People generally require some time to calm down and relax sufficiently in order to fall asleep and the deepest sleep stages normally occur 20 or more minutes after the onset of sleep. However, the onset of sleep and associated loss of consciousness can occur in an instant. This is particularly obvious in extremely tired people who can fall asleep at any given time, such as while driving a car. Similarly, getting up from sleep can occur very fast, for example in response to an alarm, although it ideally takes people much longer to become fully alert after awakening.
The timing of transitions between sleep and wakefulness are also tied closely to the body’s internal biological clock located in the suprachiasmatic nucleus (SCN). This tiny structure is made up of about 50,000 brain cells which receive light signals directly through the optic nerve from the eye. Light resets the internal clock to correspond to the day-night cycle. This clock in turn regulates the timing of dozens of different internal functions including hormone release, temperature, sleep and wakefulness. The SCN promotes wakefulness by producing a powerful signal that triggers sleep. The SCN induces sleep by turning off the alerting signal. In addition, the SCN also maintains sleep actively throughout the night even after sleep drive has dissipated in the second half of the night.
Nodding off to sleep at an inappropriate moment can be embarrassing and sometimes dangerous. And anyone who has experienced even a short bout of insomnia can vouch for the frustration caused by the inability to sleep at a desired time. These instances may happen more often if it weren’t for two systems whose interaction governs wakefulness and sleep.
We have all experienced that undeniable urge to sleep. Staying up much later than usual, or waking up only after a few hours of sleep and then trying to stay alert and active throughout the day, are an unpleasant reminder of the power of sleep. And even when we seem to be alert and are unaware of the sleep drive, it is always present and growing while we’re awake. In fact, the only way to reduce rather than mask the urge to sleep is to sleep.
Scientists refer sleep drive as a homeostatic system. Like blood sugar or body temperature, sleep is also internally regulated. For example, when body temperature drops, blood vessels constrict and we shiver; when blood sugar levels increases, the pancreas produce insulin; and when we remain awake for an extended period of time, structures in the brain induce sleep. Moreover, the duration and depth of our sleep vary depending on the quantity and quality of sleep previously obtained.

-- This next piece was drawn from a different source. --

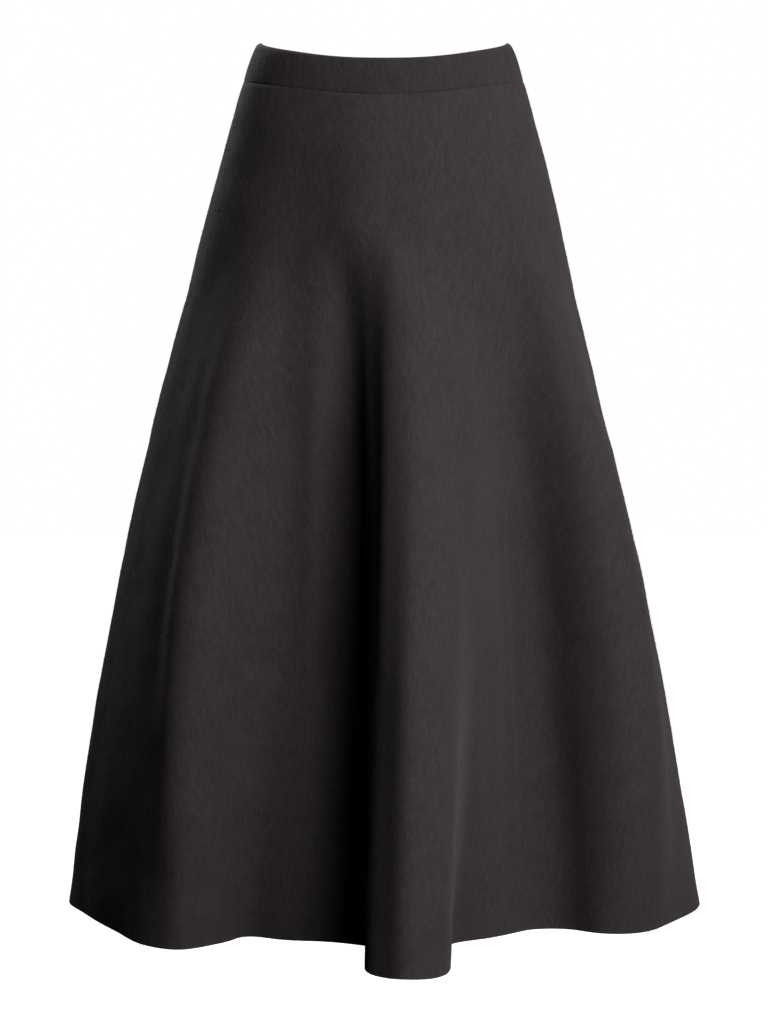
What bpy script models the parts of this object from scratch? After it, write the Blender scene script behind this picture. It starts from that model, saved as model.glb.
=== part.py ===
"""A flared midi skirt of thick wool knit with an elastic waistband, hanging open as if it were worn.

Frame: metres, +Z up, -Y the front, +X the right of someone who faces the front. The origin is the middle
of the waist ring, half way up the waistband, where the wearer holds the skirt.
"""

from collections import namedtuple

import bmesh
import bpy
import numpy as np

# Driving sizes, in metres
SKIRT_DROP = 0.779  # from the top of the waistband at a side seam down to the hem
BAND_HEIGHT = 0.033
BAND_WALL = 0.0042  # two layers of the knit round a flat elastic
CLOTH_WALL = 0.0022
SEAM_GAP = 0.0003

TOP_Z = BAND_HEIGHT / 2
FRONT_DIP = 0.016  # the waist line is lower at the front centre than at the side seams
BACK_DIP = 0.010
DIP_FADES_BY = 0.24  # the drop below which every section is level

# The waistband puffs out over its elastic, folds over at the top, and sinks into the waist seam
BAND_PUFF = 0.0012
TOP_FOLD_PINCH = 0.0014
SEAM_GROOVE = 0.0011
SOFT_EDGE = 0.0045

STEPS_IN_SPAN = 2  # columns of faces between one fold line and the next

# The plain outline, without its folds: half widths and half depths of the section at each drop, in metres
Section = namedtuple("Section", "name drop left right front back")
SECTIONS = (
    Section("waistband top", 0.000, 0.1124, 0.1124, 0.086, 0.084),
    Section("waist seam", 0.033, 0.1265, 0.1255, 0.096, 0.097),
    Section("high hip", 0.070, 0.1370, 0.1360, 0.109, 0.115),
    Section("hip", 0.141, 0.1569, 0.1540, 0.125, 0.136),
    Section("full hip", 0.214, 0.1760, 0.1706, 0.136, 0.150),
    Section("thigh", 0.323, 0.2047, 0.1960, 0.151, 0.168),
    Section("above the knee", 0.432, 0.2309, 0.2236, 0.166, 0.185),
    Section("knee", 0.541, 0.2525, 0.2470, 0.179, 0.202),
    Section("below the knee", 0.650, 0.2715, 0.2669, 0.190, 0.218),
    Section("hem", SKIRT_DROP, 0.2890, 0.2888, 0.200, 0.232),
)

# The fold lines, once round from the left side seam. Each runs down the cloth from its turn on the hips to
# its place at the hem. A turn is in degrees from the front centre, positive towards +X, and the reach is
# from the axis, in metres. Above its start, a line lies on the plain outline. Its belly is how far it
# stands out half way down, past where it would lie if it grew out evenly, and its hip is how far it stands
# out from the plain outline over the hip.
FoldLine = namedtuple("FoldLine", "name top_turn hem_turn hem_reach start belly hip")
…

Every waking hour strengthens the homeostatic sleep drive. Although this strengthening isn’t directly measurable, many experts believe that it is a result of the level of brain activity during wakefulness. One hypothesis points out that the build-up of adenosine in the brain promotes sleep. The fact that both adenosine and sleep drive increase during wakefulness and dissipate during sleep suggests a possible link between the two.